Interview mit Mattia Mercante

Kunstwerke der Renaissance mit 3D-Druck auferstehen lassen

Mattia Mercante ist Restaurator von Kulturgütern und kooperiert vor allem mit dem italienischen Institut Opificio delle Pietre Dure in Florenz. Bei seiner Arbeit setzt er 3D-Scan, CAD und 3D-Druck ein, um Kunstwerke der Renaissance, wie beispielsweise von Michelangelo oder Leonardo da Vinci, wieder aufblühen zu lassen. Formlabs interviewte ihn:


Die Restaurierung- Schritt für Schritt

Evaluation

Der erste Schritt in einem Restaurierungsprojekt ist die Evaluierung des Zustands des Kunstwerks durch qualifizierte, technische Inspekteure, die dabei mit den Restauratoren zusammenarbeiten.
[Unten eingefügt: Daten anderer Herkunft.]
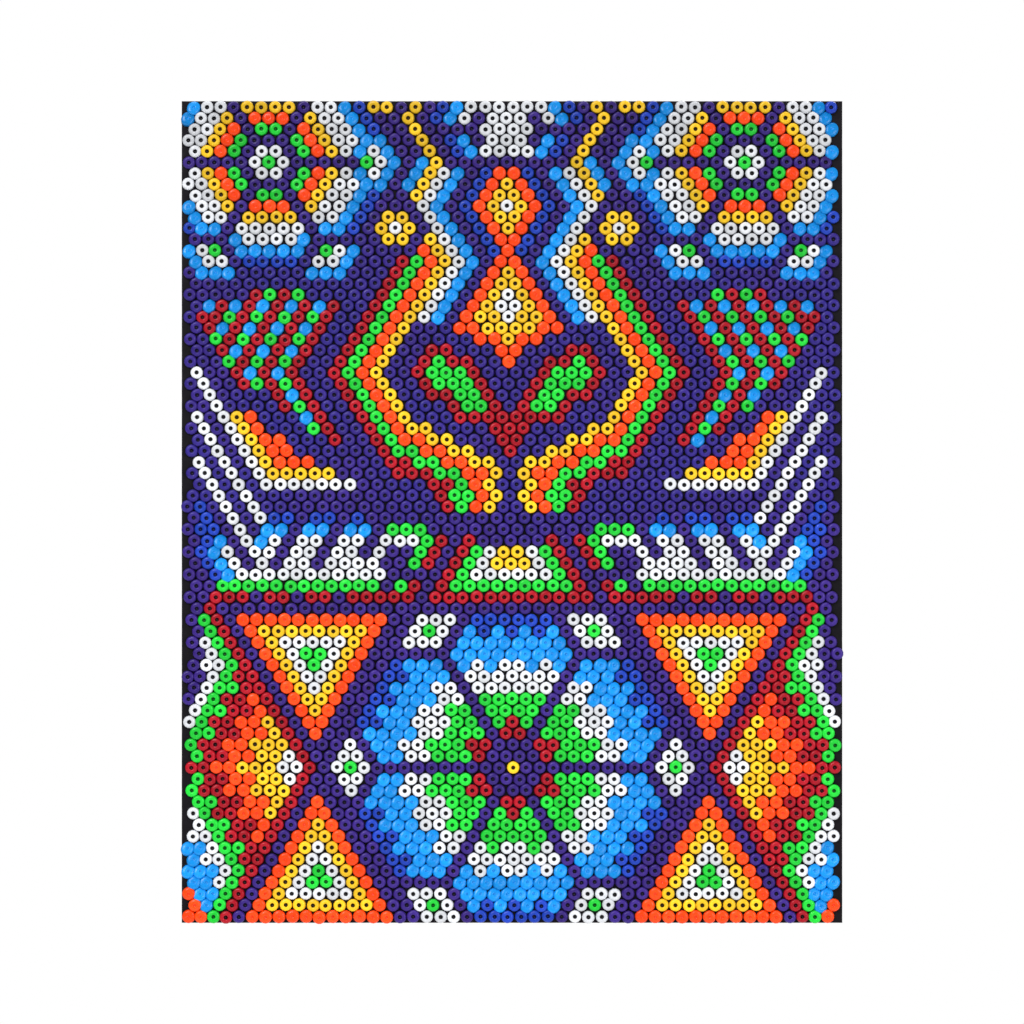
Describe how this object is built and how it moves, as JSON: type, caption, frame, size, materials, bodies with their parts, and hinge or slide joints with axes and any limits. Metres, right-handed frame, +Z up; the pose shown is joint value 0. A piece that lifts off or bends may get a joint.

„Wir arbeiten an der Lösung von drei verschiedenen Herausforderungen: Dringlichkeit, Prävention und Aufwertung. Dringlichkeit bedeutet, dass es für uns oberste Priorität hat,ein Kunstwerk schnell zu restaurieren, um es zu retten. Wenn wir glauben, dass sich sein Zustand in absehbarer Zeit verschlechtern wird, führen wir die Restaurierung zur Prävention durch. Wenn das Kunstwerk ausgestellt oder einer Studie unterzogen werden soll, muss es für diese besonderen Situationen vorbereitet werden. Das nennen wir Aufwertung.“

Ein entscheidender Aspekt, der die Restaurierung einschränken oder verhindern könnte, ist die Möglichkeit, dass der Eingriff das Kunstwerk beschädigen und seine Integrität beeinträchtigen könnte. Eingriffe sollten nur durchgeführt werden, wenn sie für die Erhaltung und Rettung des Kunstwerks erforderlich sind.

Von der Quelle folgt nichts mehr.